Above the desk was a carefully manicured, impeccably dressed, perfectly coiffured, calm demeanored presenter of the daily news. Behind the deck and definitely out of camera range, was a pair of ragged Levi cut offs during hot summer days. In short, not everything you saw was as it appeared.
In television newsrooms of smaller markets, as the daily deadlines get closer to on-air broadcasts, the activities begin to resemble a collision between the Keystone Cops and the Three Stooges. Deadlines are the bane of a reporters existence but they are the life blood of a producer and ultimately the news anchor. In smaller markets everyone is pretty much required to be able to do every job in the newsroom as one's experience increases. Because of limited staff sizes literally everybody has to do everything.
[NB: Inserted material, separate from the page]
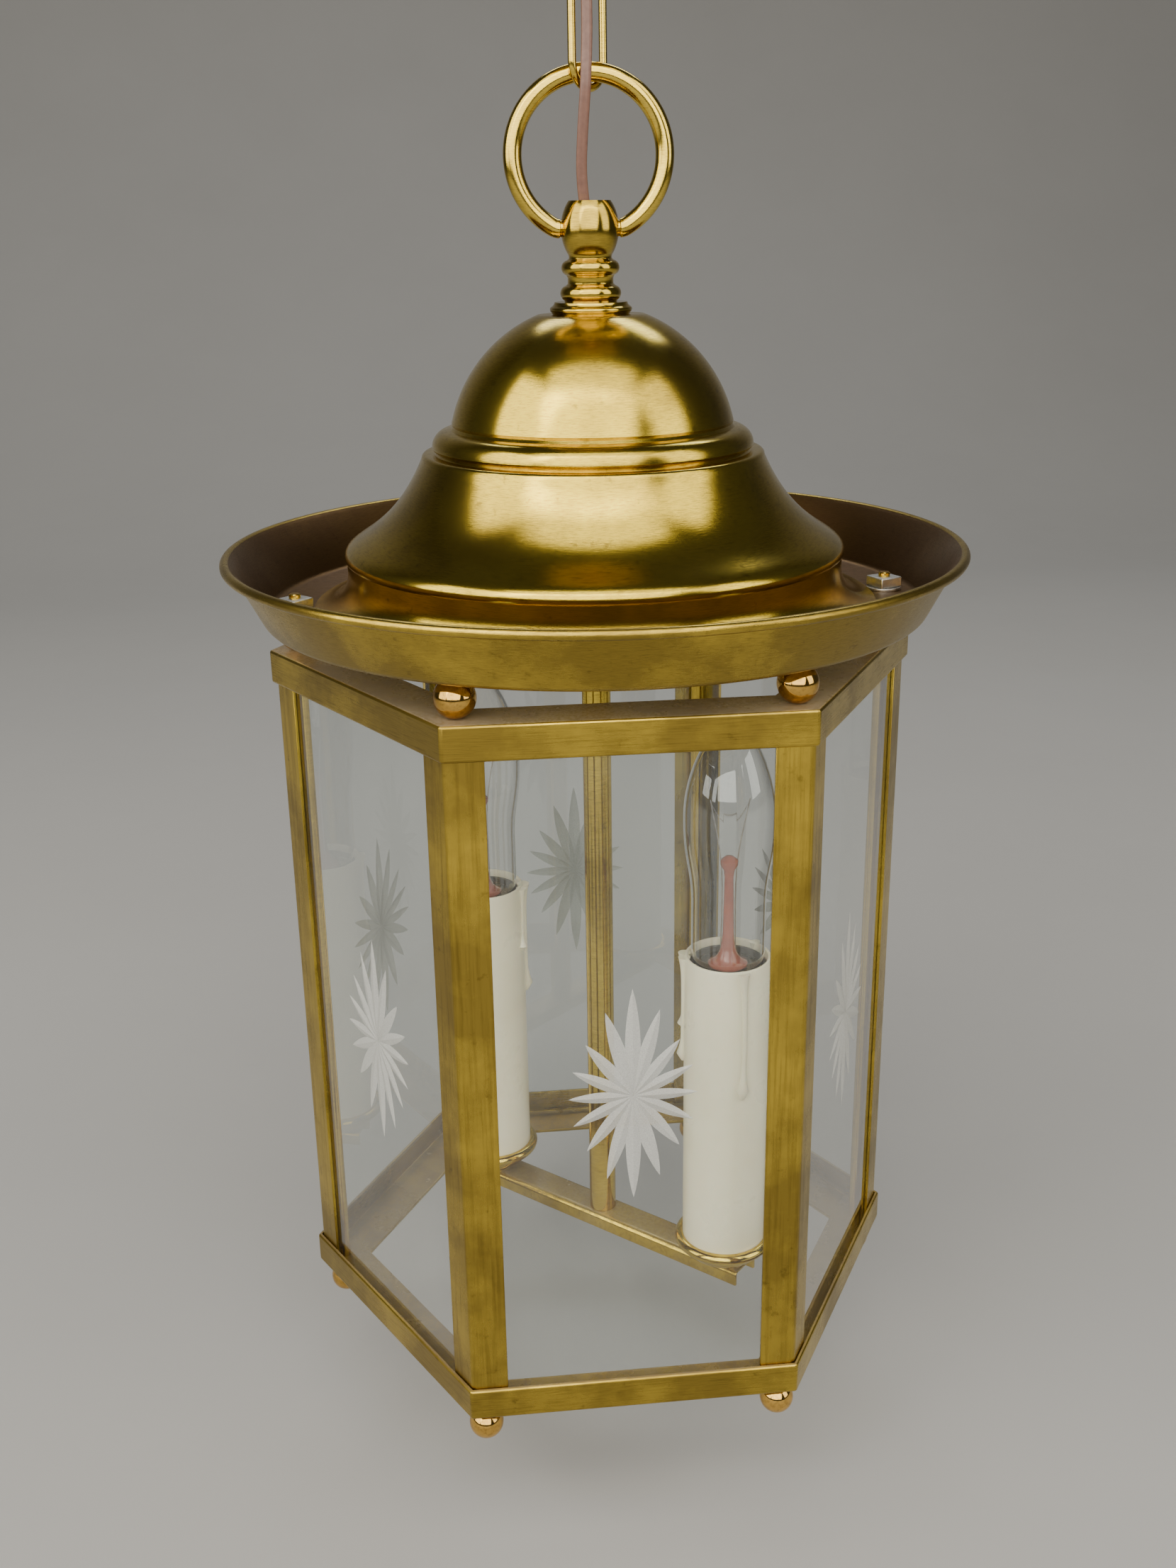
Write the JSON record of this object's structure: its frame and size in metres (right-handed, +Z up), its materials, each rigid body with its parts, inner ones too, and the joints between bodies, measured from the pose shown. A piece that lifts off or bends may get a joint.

Newscasters had to shoot, report, write, edit copy, edit tape, pull slides, cut teases,(record short video clips to promote the news and a given story), read the newswire feeds from the wires services and the station's national affiliate and select any stories appropriate, produce the script(which means to put the stories, local and national with picture slides and video into logical order) write technical directions on the script and then read the newscast. The newsroom can become a wild place as air time approaches and everybody is trying to use all the same equipment at the same time.
The script is basically a compilation of the stories of the day. Selections are usually made by the anchor/producer as to which story gets headline status and which are put into general segments. At our small station, believe it or not, we had a whole hour main newscast from five to six pm.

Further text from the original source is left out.